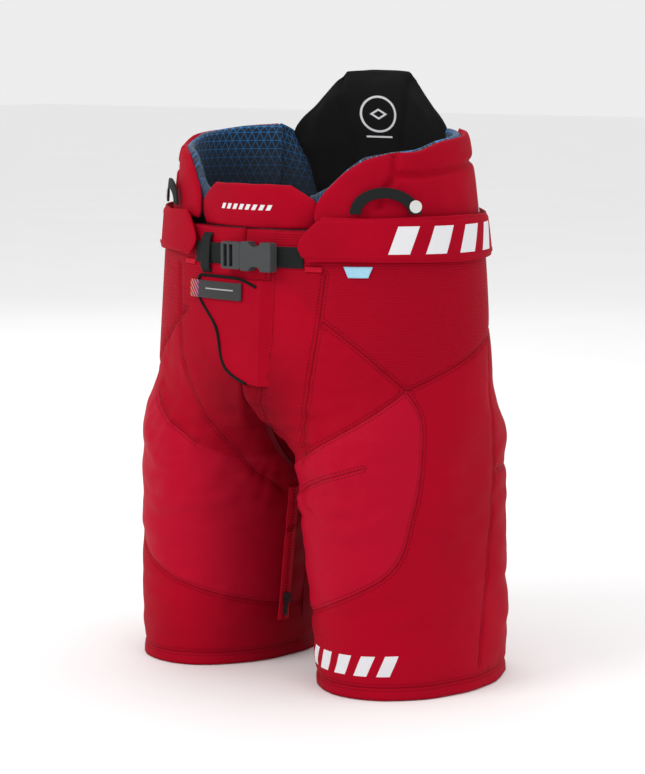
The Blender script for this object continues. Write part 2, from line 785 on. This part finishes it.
def trouser_skin(side, sign, material):
    """The outer shell of one leg and half the hips, with a turned hem and a turned waist edge."""
    shape = bmesh.new()
    flat = shape.loops.layers.uv.new("cloth")
    layers = {name: shape.verts.layers.float.new(name) for name in SKIN_FACTS}
    made = bmesh.ops.create_grid(shape, x_segments=SKIN_COLUMNS, y_segments=SKIN_ROWS, size=0.5)
    corners = list(made["verts"])
    spots = []
    for corner in corners:
        turn = (corner.co.x * 2) * math.pi
        row = (corner.co.y + 0.5) * SKIN_ROWS
        up = min(1.0, max(0.0, (row - HEM_ROWS) / (SKIN_ROWS - HEM_ROWS - TOP_ROWS)))
        under = max(0.0, 1 - row / HEM_ROWS)
        over = max(0.0, (row - SKIN_ROWS + TOP_ROWS) / TOP_ROWS)
        spots.append((turn, up * skin_top(turn) + HEM_FOLD * max(0, under - 0.4), under, over))
    place_of = {corner: spot for corner, spot in zip(corners, spots)}
    for face in shape.faces:
        for loop in face.loops:
            turn, height, under, _ = place_of[loop.vert]
            loop[flat].uv = (turn * LEG_GIRTH, height - 0.02 * under)
    places = np.array([(turn * LEG_GIRTH, height) for turn, height, _, _ in spots])
    seam, along = nearest_seam(places, seam_table(SEAMS[side]))
    facts = {"seam": seam, "near": np.abs(seam), "along": along, "thigh": inside(THIGH_PANEL, places) * 1.0,
             "ribbed": inside(RIBBED_PANEL, places) * 1.0}
    for index, (corner, (turn, height, under, over)) in enumerate(zip(corners, spots)):
        for name, layer in layers.items():
            corner[layer] = float(facts[name][index])
        base = skin_base(turn, height)
        away = ease(0.0, 0.012, base.x)
        out = skin_relief(base, turn, seam[index], along[index], sign) * away
        if height > 0.28:
            out = min(out, RELIEF_LIMIT)
        out -= HEM_DEPTH * max(min(1, under * 1.6), 0 if over == 0 else over) * away
        corner.co = skin_point(turn, height, out)
        corner.co.x = max(corner.co.x, 0.0) * sign
    bmesh.ops.remove_doubles(shape, verts=shape.verts, dist=0.02 * MM)
    wall = [face for face in shape.faces
            if all(abs(corner.co.x) < 0.8 * MM and corner.co.z > HIP_LOW for corner in face.verts)]
    bmesh.ops.delete(shape, geom=wall, context="FACES")
    return keep_mesh("trouser_skin_" + side, shape, material)


WING_TOP = [(-58, 460), (-54, 474), (-51.5, 482), (-43.5, 500), (-36, 512), (-25.5, 519), (-16, 520),
            (-5, 529), (19, 536), (40, 539)]
WING_CHANNEL = [(-24, 520), (-25, 496), (-15.5, 496), (22, 507), (40, 511)]
WING_BRANCH = [(-25, 496), (-31, 468)]
WING_GIRTH = 2.75
LINER_INSET = 17.0


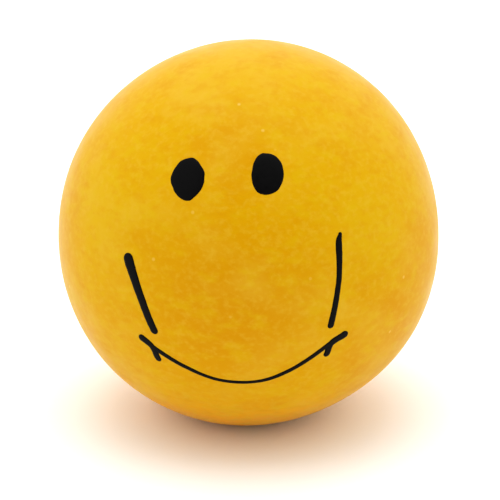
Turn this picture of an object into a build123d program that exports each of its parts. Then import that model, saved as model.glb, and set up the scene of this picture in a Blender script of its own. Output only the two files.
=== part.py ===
from build123d import *
from math import asin, cos, degrees, radians, sin, sqrt
import os

# A stress ball: flour packed into a tied latex balloon, under a second latex balloon whose neck
# is cut off, with a simple face drawn on it in marker ink.
# Millimetres. +Z is up and the face looks along -Y. The origin is the centre of the small flat
# patch that the ball's own weight presses into its underside.

# Driving dimensions of the ball
BALL_RADIUS = 35.0       # outside of the stretched outer balloon
BELT_HEIGHT = 0.8        # the packed ball stands this much taller than it is wide
REST_RADIUS = 8.0        # flat patch on the underside
HEEL_RADIUS = 12.0       # bend between the flat patch and the round side
OUTER_WALL = 0.4         # latex of the outer balloon
INNER_WALL = 0.4         # latex of the inner balloon

# The inner balloon's neck, tied off on the lower back of the ball
NECK_DROP = 25.0         # degrees that the neck points below level
NECK_RADIUS = 2.2        # latex gathered into the knot
GATHER_RADIUS = 6.5      # foot of the gathered cone, where it leaves the round of the ball
GATHER_DEPTH = 1.6       # how deep the cone is rooted before the ball is hollowed out
KNOT_START = 36.2        # from the ball's centre, along the neck
KNOT_END = 43.0
KNOT_TURNS = [           # height along the neck, tilt in degrees, radius of the turn, radius of its roll
    (38.9, 14.0, 2.6, 2.0),
    (40.5, -12.0, 2.3, 1.8),
]
TAIL_RADIUS = 2.0        # squeezed end of the tail, at the knot
TAIL_WALL = 0.5
TAIL_PLUG = 1.5          # length of the tail that the knot squeezes shut
MOUTH_HEIGHT = 51.5      # mouth of the balloon, from the ball's centre, along the neck
MOUTH_RADIUS = 5.2
BEAD_RADIUS = 0.9        # rolled bead round the mouth

# Cut opening of the outer balloon, round the knot
OPENING_RADIUS = 9.0
RIM_RADIUS = 0.55        # the cut edge curls into a small roll
RIM_GAP = 0.02

# Marker ink: azimuths run from -Y towards +X and elevations up from level, in degrees
INK_DEPTH = 0.15
EYES = {                 # direction, width, height, lean in degrees
    "left_eye": ((-15.3, 33.4), 6.1, 7.3, 4.0),
    "right_eye": ((11.3, 35.8), 5.2, 7.4, -3.0),
}
LINES = {                # start, middle, end, width
    "left_cheek_line": ((-31.0, 8.7), (-26.2, -2.9), (-23.0, -11.2), 1.7),
    "right_cheek_line": ((32.2, 17.2), (30.7, 5.0), (28.6, -8.7), 1.1),
    "left_dimple": ((-27.4, -15.0), (-24.5, -17.1), (-23.6, -21.1), 1.4),
    "right_dimple": ((28.6, -18.5), (29.5, -14.6), (33.2, -12.8), 1.4),
}
SMILE = ((-24.4, -17.1), (1.6, -27.3), (29.4, -14.6), 0.8)

# Places worked out from the dimensions above
heel_reach = BALL_RADIUS - HEEL_RADIUS
low_centre = BALL_RADIUS - (heel_reach - sqrt(heel_reach**2 - REST_RADIUS**2))
high_centre = low_centre + BELT_HEIGHT
heel_angle = degrees(asin((low_centre - HEEL_RADIUS) / heel_reach))
neck_low = radians(NECK_DROP)
neck_root = Vector(0, 0, low_centre)
neck_direction = Vector(0, cos(neck_low), -sin(neck_low))
neck_axis = Axis(neck_root, neck_direction)
neck_section = Plane(neck_root, x_dir=(1, 0, 0), z_dir=(0, sin(neck_low), cos(neck_low)))


def ball_section(inset):
    """Half of the ball's upright section, drawn this far inside its outer surface."""
    radius = BALL_RADIUS - inset
    with BuildSketch(Plane.XZ) as section:
        with BuildLine():
            Line((0, inset), (REST_RADIUS, inset))
            CenterArc((REST_RADIUS, HEEL_RADIUS), HEEL_RADIUS - inset, -90, 90 - heel_angle)
            CenterArc((0, low_centre), radius, -heel_angle, heel_angle)
            Line((radius, low_centre), (radius, high_centre))
            CenterArc((0, high_centre), radius, 0, 90)
            Line((0, high_centre + radius), (0, inset))
        make_face()
    return section.sketch


def neck_plane(height):
    """Plane square to the neck, this far along it from the ball's centre."""
    return Plane(neck_root + neck_direction * height, x_dir=(1, 0, 0), z_dir=neck_direction)


def height_on_ball(radius, reach):
    """Height along the neck at which a circle round it lies on a sphere of the given radius."""
    return sqrt(radius**2 - reach**2)


def face_direction(azimuth, elevation):
    """Unit vector from the ball's centre to a place on its face."""
    across = radians(azimuth)
    rise = radians(elevation)
    return Vector(sin(across) * cos(rise), -cos(across) * cos(rise), sin(rise))


def face_plane(place):
    """Plane through the ball's centre that faces the given place, with its Y axis upwards."""
    outward = face_direction(*place)
    level = Vector(0, 0, 1).cross(outward).normalized()
    return Plane((0, 0, (low_centre + high_centre) / 2), x_dir=level, z_dir=outward)


def pen_line(start, middle, end, width):
    """A bowed pen stroke of even width, with round ends, lying on the ball."""
    plane = face_plane(middle)
    centre = plane.origin
    points = [centre + face_direction(*place) * BALL_RADIUS for place in (start, middle, end)]
    flat = [plane.to_local_coords(point) for point in points]
    bow = ThreePointArc(*[(point.X, point.Y) for point in flat], mode=Mode.PRIVATE)
    with BuildPart() as line:
        with BuildSketch(plane):
            SlotArc(bow, width)
        extrude(amount=BALL_RADIUS * 2)
        add(ink_skin.part, mode=Mode.INTERSECT)
    return line.part


# Packed flour that fills the inner balloon
with BuildPart() as filling:
    revolve(ball_section(OUTER_WALL + INNER_WALL), axis=Axis.Z)
filling.part.label = "filling"

# Inner balloon: a thin skin round the filling, gathered into a cone at its neck
with BuildPart() as inner_balloon:
    revolve(ball_section(OUTER_WALL), axis=Axis.Z)
    gather_angle = asin(GATHER_RADIUS / (BALL_RADIUS - OUTER_WALL))
    gather_height = height_on_ball(BALL_RADIUS - OUTER_WALL, GATHER_RADIUS)
    with BuildSketch(neck_section):
        with BuildLine():
            Line((0, gather_height - GATHER_DEPTH), (GATHER_RADIUS, gather_height - GATHER_DEPTH))
            Line((GATHER_RADIUS, gather_height - GATHER_DEPTH), (GATHER_RADIUS, gather_height))
            TangentArc(
                (GATHER_RADIUS, gather_height),
                (NECK_RADIUS, KNOT_START),
                tangent=(-cos(gather_angle), sin(gather_angle)),
            )
            Line((NECK_RADIUS, KNOT_START), (0, KNOT_START))
            Line((0, KNOT_START), (0, gather_height - GATHER_DEPTH))
        make_face()
    revolve(axis=neck_axis)
    revolve(ball_section(OUTER_WALL + INNER_WALL), axis=Axis.Z, mode=Mode.SUBTRACT)
inner_balloon.part.label = "inner_balloon"

# Knot: the neck wrapped round itself and drawn tight
with BuildPart() as neck_knot:
    with BuildSketch(neck_plane(KNOT_START)):
        Circle(NECK_RADIUS)
    extrude(amount=KNOT_END - KNOT_START)
    for turn_height, turn_tilt, turn_radius, roll_radius in KNOT_TURNS:
        with Locations(Location(neck_plane(turn_height).rotated((turn_tilt, 0, 0)))):
            Torus(turn_radius, roll_radius)
neck_knot.part.label = "neck_knot"

# Tail: the balloon's mouth beyond the knot, a thin flared tube with a rolled bead
with BuildPart() as neck_tail:
    with BuildSketch(neck_section):
        with BuildLine():
            Line((0, KNOT_END), (TAIL_RADIUS, KNOT_END))
            TangentArc((TAIL_RADIUS, KNOT_END), (MOUTH_RADIUS, MOUTH_HEIGHT), tangent=(0, 1))
            Line((MOUTH_RADIUS, MOUTH_HEIGHT), (MOUTH_RADIUS - TAIL_WALL, MOUTH_HEIGHT))
            TangentArc(
                (TAIL_RADIUS - TAIL_WALL, KNOT_END + TAIL_PLUG),
                (MOUTH_RADIUS - TAIL_WALL, MOUTH_HEIGHT),
                tangent=(0, 1),
            )
            Line((TAIL_RADIUS - TAIL_WALL, KNOT_END + TAIL_PLUG), (0, KNOT_END + TAIL_PLUG))
            Line((0, KNOT_END + TAIL_PLUG), (0, KNOT_END))
        make_face()
        with Locations((MOUTH_RADIUS, MOUTH_HEIGHT)):
            Circle(BEAD_RADIUS)
    revolve(axis=neck_axis)
neck_tail.part.label = "neck_tail"

# Outer balloon: the yellow skin, open round the knot, with its cut edge rolled
with BuildPart() as outer_balloon:
    revolve(ball_section(0), axis=Axis.Z)
    revolve(ball_section(OUTER_WALL), axis=Axis.Z, mode=Mode.SUBTRACT)
    with BuildSketch(neck_plane(0)):
        Circle(OPENING_RADIUS)
    extrude(amount=BALL_RADIUS * 2, mode=Mode.SUBTRACT)
    rim_distance = BALL_RADIUS - OUTER_WALL + RIM_RADIUS + RIM_GAP
    with BuildSketch(neck_section):
        with Locations((OPENING_RADIUS, height_on_ball(rim_distance, OPENING_RADIUS))):
            Circle(RIM_RADIUS)
    revolve(axis=neck_axis)
outer_balloon.part.label = "outer_balloon"

# Thin skin just outside the outer balloon, from which every ink mark is cut
with BuildPart() as ink_skin:
    revolve(ball_section(-INK_DEPTH), axis=Axis.Z)
    revolve(ball_section(0), axis=Axis.Z, mode=Mode.SUBTRACT)

pieces = [filling, inner_balloon, neck_knot, neck_tail, outer_balloon]
marks = []

# Two filled oval eyes
for name, (place, width, height, lean) in EYES.items():
    with BuildPart() as eye:
        with BuildSketch(face_plane(place)):
            Ellipse(width / 2, height / 2, rotation=lean)
        extrude(amount=BALL_RADIUS * 2)
        add(ink_skin.part, mode=Mode.INTERSECT)
    eye.part.label = name
    marks.append(eye.part)

# Cheek lines, and the dimples that end the smile
for name, (start, middle, end, width) in LINES.items():
    line = pen_line(start, middle, end, width)
    line.label = name
    marks.append(line)

# The smile, one thin bowed line that stops against the dimples
with BuildPart() as smile:
    add(pen_line(*SMILE))
    for mark in marks:
        if mark.label.endswith("dimple"):
            add(mark, mode=Mode.SUBTRACT)
smile.part.label = "smile"
marks.append(smile.part)

os.makedirs("parts", exist_ok=True)
for part in [piece.part for piece in pieces] + marks:
    export_step(part, f"parts/{part.label}.step")
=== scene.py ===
from math import asin, atan2, cos, pi, radians, sin, sqrt

import bmesh
import bpy
import numpy as np
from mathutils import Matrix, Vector, noise


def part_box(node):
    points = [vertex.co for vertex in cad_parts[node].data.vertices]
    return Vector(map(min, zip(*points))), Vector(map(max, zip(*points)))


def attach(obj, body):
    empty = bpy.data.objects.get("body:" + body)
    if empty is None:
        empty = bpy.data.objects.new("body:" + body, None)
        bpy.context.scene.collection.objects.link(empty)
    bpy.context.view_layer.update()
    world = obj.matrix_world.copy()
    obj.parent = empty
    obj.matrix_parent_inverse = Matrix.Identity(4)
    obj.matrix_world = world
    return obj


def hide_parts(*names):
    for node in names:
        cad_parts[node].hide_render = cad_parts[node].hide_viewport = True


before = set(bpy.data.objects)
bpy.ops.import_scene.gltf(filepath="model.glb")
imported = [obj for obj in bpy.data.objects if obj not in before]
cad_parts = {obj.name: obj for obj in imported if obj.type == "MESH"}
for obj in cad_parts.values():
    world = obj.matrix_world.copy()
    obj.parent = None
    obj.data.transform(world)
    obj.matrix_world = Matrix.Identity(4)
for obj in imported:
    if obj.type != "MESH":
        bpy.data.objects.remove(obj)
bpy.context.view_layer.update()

# A flour-filled balloon stress ball. Lengths are metres in the frame's axes. A place on the ball
# is an azimuth, from -Y towards +X, and an elevation above level, both in degrees.
MM = 0.001
FULL_TURN = 2 * pi

# The ball, read from the frame
skin_low, skin_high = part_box("outer_balloon")
fill_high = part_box("filling")[1]
RADIUS = (skin_high.x - skin_low.x) / 2
TALLER = 0.4 * MM                     # how much further the ball reaches up and down than round
CENTRE = np.array([0, 0, skin_high.z - RADIUS - TALLER])
WALLS = skin_high.z - fill_high.z     # both balloons together
OUTER_WALL = WALLS / 2
SETTLE = 1.0 * MM                     # how softly the underside bends into its flat patch
BIG_DENT = 0.10 * MM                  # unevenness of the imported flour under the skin
BIG_DENT_SPREAD = 0.45                # size of such a dent, as a share of the ball's radius
SMALL_DENT = 0.025 * MM
SMALL_DENT_SPREAD = 0.14              # about the width of a small lump of flour

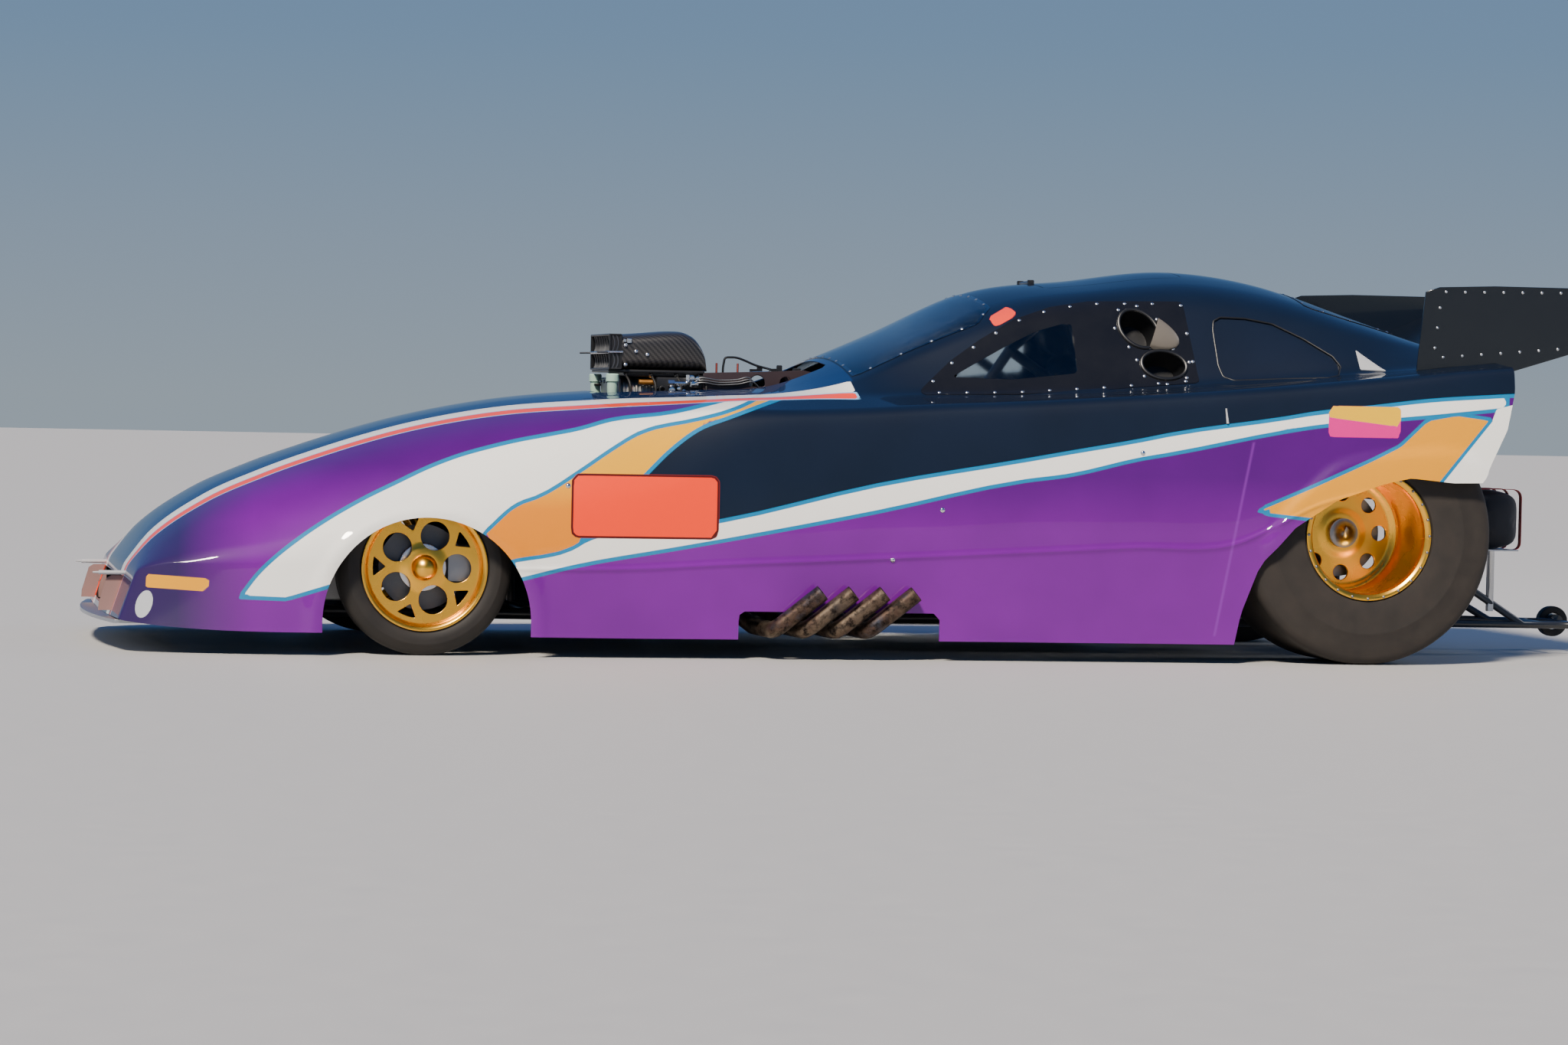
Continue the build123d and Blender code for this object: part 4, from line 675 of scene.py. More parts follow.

○ ○ ○ ○ ○ ○ ○

▸ Aim of the task
Copy exactly, and only, the lines from the one containing "# The smile, one" through the one containing "points = [vertex.co".

▸ Result
# The smile, one thin bowed line that stops against the dimples
with BuildPart() as smile:
    add(pen_line(*SMILE))
    for mark in marks:
        if mark.label.endswith("dimple"):
            add(mark, mode=Mode.SUBTRACT)
smile.part.label = "smile"
marks.append(smile.part)

os.makedirs("parts", exist_ok=True)
for part in [piece.part for piece in pieces] + marks:
    export_step(part, f"parts/{part.label}.step")
=== scene.py ===
from math import asin, atan2, cos, pi, radians, sin, sqrt

import bmesh
import bpy
import numpy as np
from mathutils import Matrix, Vector, noise


def part_box(node):
    points = [vertex.co for vertex in cad_parts[node].data.vertices]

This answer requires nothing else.